At the heart of the book, a story about writers block and a seven year endeavor about a book going nowhere. Best friend as indulgent editor means the money kept pouring in without any product flowing out. And on, and on and on. The Talking Heads wrote a song about this book before it was written. It was called "The Road to Nowhere."

Harsh words? Maybe so. But lately, I have been wondering what the Pulitzer committee is thinking because I have read a few books from prize winning authors and have been gravely disappointed. There were however a few things about the book I enjoyed and those salvaged the book from one star all the way back to three.

There is some beautifully written prose. Some sentences, some paragraphs. There were times I read and re-read those parts and just enjoyed basking in how good they were. Chabon uses some beautiful words that aren't used often, if at all, in literature. Although that was done clunkily and unevenly, it was great fun as a vocabulary building exercise.

I also felt that at some point, this became a story. When that shift occurred, I was caught up in wanting to finish it even though I didn't particularly like it. I wanted to finish it because I actually wanted to find out what was going to come of the characters. There really wasn't one I cared about deeply or empathized with, it was more the idle curiosity of an onlooker than the active investigation of a participant.

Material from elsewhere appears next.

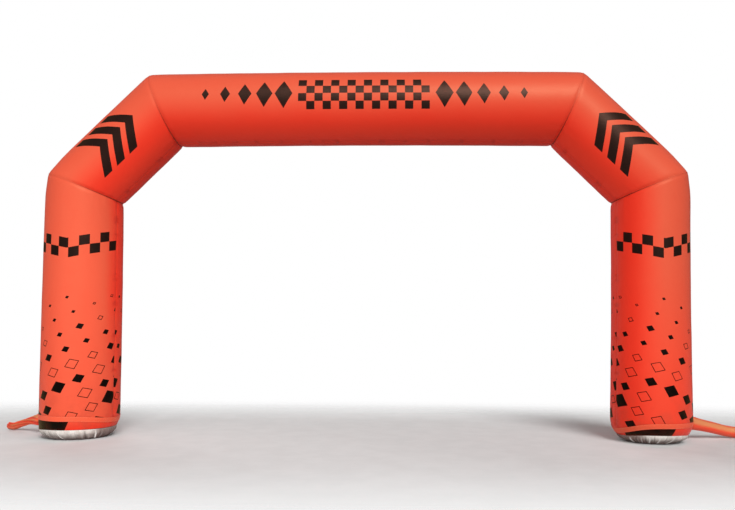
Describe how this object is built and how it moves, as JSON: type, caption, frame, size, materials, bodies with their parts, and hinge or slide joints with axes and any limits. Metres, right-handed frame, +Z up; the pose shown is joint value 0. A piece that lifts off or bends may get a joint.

I have another book of his sitting in the pile and I intend to read that one too. But I will give myself time between the books to give the next one a fair chance. I will cleanse my palate by reading a bunch of stuff completely unconnected and then return to Mr. Chabon, refreshed and hopefully untainted. I think this may be a book you either love or hate. I personally felt....meh. ( )
  ozzieslim | Mar 13, 2015 |
17 of 75 for 2015. It took me a while to get through Chabon's book. He comes highly recommended, so I was looking forward to this, but I found myself slogging through lots of marijuana enduced paranoia, sleepless nights, and all the things I don't like about academia. Grady Tripp is a trainwreck waiting to happen, who somehow manages to slide through the worst things life can throw at him--most of which are of his own creation. Not a book I'd care to pick up for a second read, although it is well enough written that I kept after it till I finished the whole thing, which puts it above Kathryn Ann Porter's Ship of Fools which I just couldn't bring myself to read. Curiously, the opinion of two different readers of Tripp's magnum opus, which gives its name to Chabon's novel, is I read enough of it. Well I read the whole thing. And now it's over. ( )
  mtbearded1 | Feb 21, 2015 |
So you know that bit of Chekhovian wisdom about the gun? It occurred to me over and over again throughout the reading of this book. Every element Chabon inserted into this story goes off sooner or later in one way or another, including the boa constrictor. I can’t say that the progression of the plot is predictable, but I want to say something almost like that and in the most positive way; a page and a half before every new tragedy in the inexorably unraveling life of Grady Tripp you can begin to see something coming, you can watch how Chabon’s facsimile of fate and chance conspire to bring about one travesty after another. It’s a virtuoso performance of plot-craft. But, as I’ve discovered over and over in Chabon’s writing, the real gem isn’t the plot (though it’s impeccable), it isn’t the prose (though it’s beautiful), it isn’t concept (though it’s interesting), it’s his characters. Now, I’m not normally a reader who loves literature for the characters most of all, and I tend to read with disbelief only partially suspended, but Chabon’s characters become real to me. I audibly gasp, I laugh out loud, my jaw literally drops; I read portions of this book pacing in my kitchen with my wife occasionally asking if everything was okay, and me wanting to answer “how could it be, with all that stuff in Grady’s trunk?!” It doesn’t even matter that Grady kind of sucks, that he’s a terrible person; I still feel for the guy, still root for him.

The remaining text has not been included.